The Reversal
- Author: Michael Connelly
- Language: English
- Series: Mickey Haller, #3
- Genre: Crime fiction, mystery
- Publisher: Little, Brown
- Publication place: United States
- Published in English: 2010
- Media type: Print (hardback)
- Pages: 389
- ISBN: 978-0-316-06948-9
- Preceded by: The Brass Verdict
- Followed by: The Fifth Witness

= The Reversal =

Third novel about Mickey Haller by Michael Connelly

The Reversal is the 22nd novel by American author Michael Connelly and features the third major appearance of Los Angeles criminal defense attorney Michael "Mickey" Haller. Connelly introduced Haller in his bestselling 2005 novel The Lincoln Lawyer and then paired him with LAPD detective Harry Bosch, his half-brother, in 2008's The Brass Verdict. In 2009's 9 Dragons, Haller was a secondary character as Bosch's personal lawyer. The Reversal was published in the United States on October 5, 2010.

==Plot summary==
Mickey Haller, who has become increasingly frustrated in his role as a defense lawyer, agrees to undertake the prosecution role on behalf of the city of Los Angeles in the retrial of convicted kidnapper and killer Jason Jessup. Haller's one condition before accepting the task is that he is permitted to choose his own team; he chooses his ex-wife Maggie McPherson as his co-prosecutor, and his half-brother Harry Bosch as his investigator from the LAPD. The prosecution's case rests largely on the testimony of Sarah Gleason, the elder sister of the victim, Melissa Landy.

The body of 12-year-old Melissa was discovered in 1986, discarded in a dumpster, only a few hours after she was reported missing. Unbeknownst to the killer, her older sister Sarah had been hiding in the garden and had witnessed her abduction. On the day of the murder, she identified Jessup, a tow truck driver, as the man who snatched Melissa from the garden. Thus, Sarah's testimony is essential for establishing the quick police focus on Jessup. However, DNA evidence subsequently showed that semen stains found on the dress Melissa was wearing, which could not be definitely matched at the time, came not from Jessup but from the girls' stepfather.

Jessup's defense counsel, "Clever Clive" Royce, mounts a media campaign for his client, and it becomes clear that his main motivation is obtaining a sizable compensation payout from the state. Haller's response is to allow bail and have Jessup tailed by police in the hope that he will return to his old habits and provide additional support for the prosecution case. Jessup is soon seen visiting various mountain trails in the Mulholland area, and on one occasion parks his car outside Bosch's house at night. Bosch and Haller, both concerned for their own teenage daughters' safety, theorize that Jessup is a serial killer but are unable to investigate fully for fear of blowing the police's cover.

Legal procedures require that the jury is kept ignorant of Jessup's post-conviction history.
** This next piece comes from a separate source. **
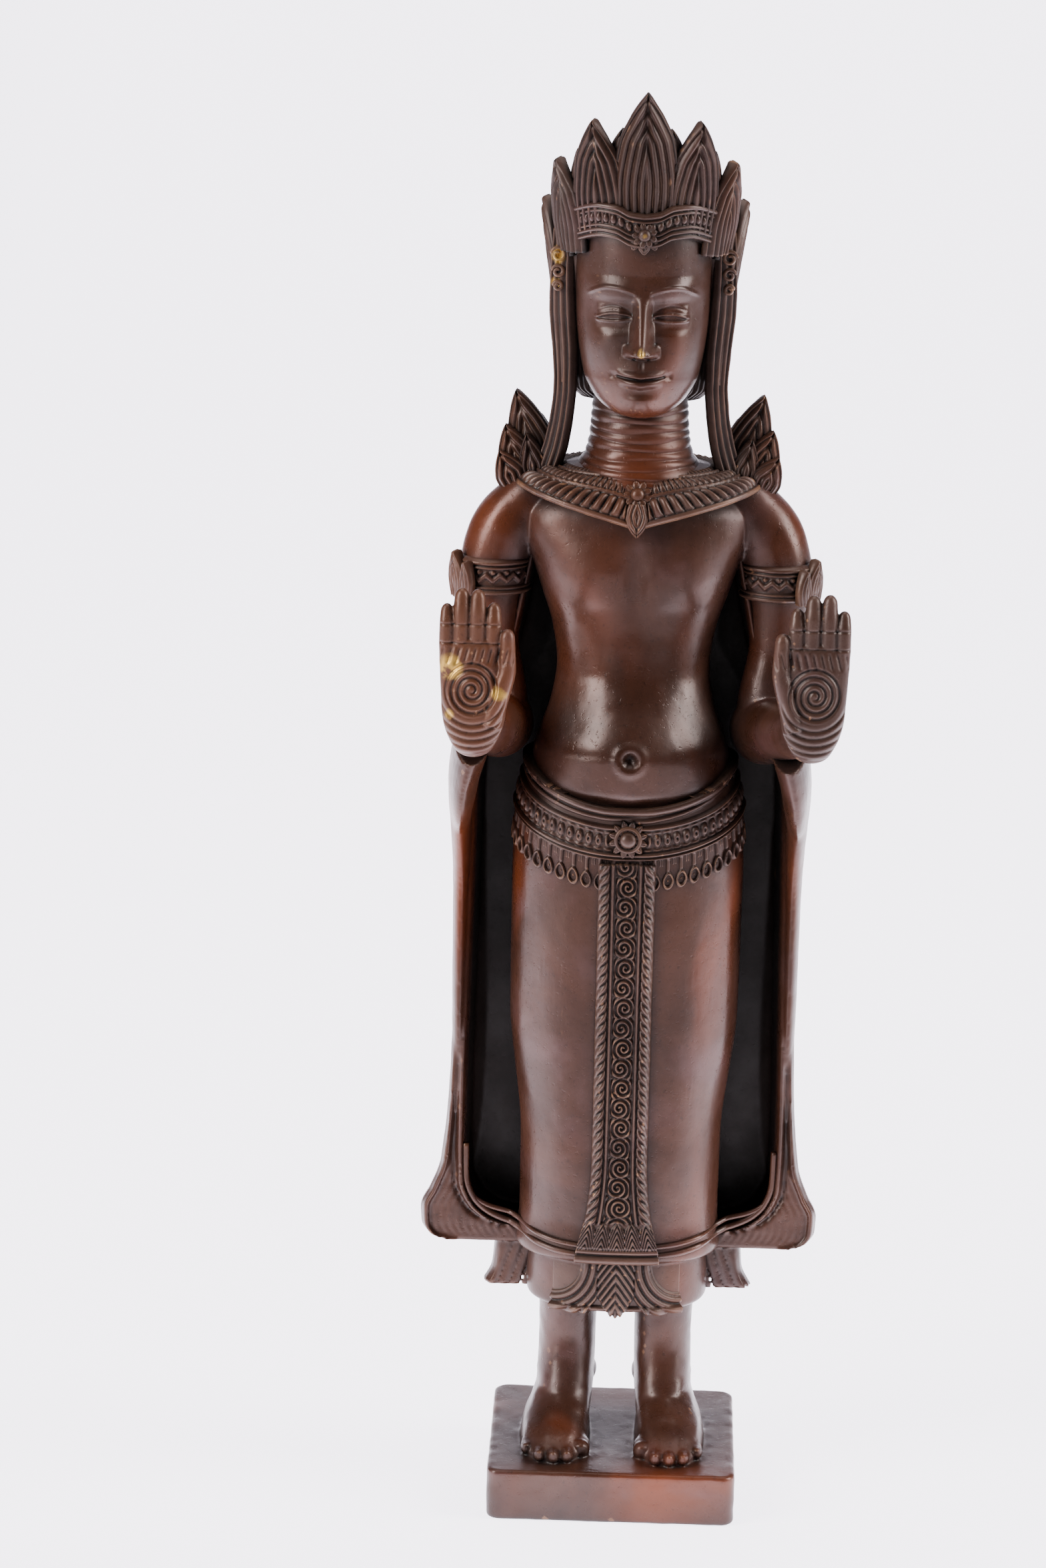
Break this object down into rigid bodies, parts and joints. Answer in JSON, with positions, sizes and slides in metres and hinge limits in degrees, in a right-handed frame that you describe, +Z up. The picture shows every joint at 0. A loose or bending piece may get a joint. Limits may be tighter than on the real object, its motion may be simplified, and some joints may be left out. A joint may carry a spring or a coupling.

Testimony given in the original trial, where the witness is no longer available because of death or infirmity, has to be read aloud to the jury by Bosch, but the key to the case is still Sarah's account. During direct examination, Sarah admits that the dress Melissa was wearing was actually hers and that her stepfather was raping her, which accounted for the semen stains.

Jessup's defense focuses on presenting the stepfather as the real killer and Jessup as a victim of the family's lies. To undermine Sarah's testimony, because of her history of drug use and prostitution after her sister's murder (though she has since been rehabilitated), Haller concludes that Royce must have a witness who will claim that Sarah had told a different story during her "lost years." Bosch then traces Sarah's junkie ex-lover, Eddie Roman, and finds that he has disappeared, presumably to testify against Sarah. Locating prostitute Sonia Reyes, whose pimp is Roman, Bosch persuades her to enter the courtroom at a crucial moment in Roman's testimony. This causes Roman to alter his testimony and effectively destroys the defense's case.

While anticipating a plea bargain offer from the defense team during a lunch break, Bosch and Haller instead learn that Jessup entered Royce's offices with a gun and killed him, two of his legal team and a policeman. Jessup is now at large, but the police surround and kill him at a hideout under the Santa Monica Pier that had been discovered by Bosch as a result of the police surveillance operation.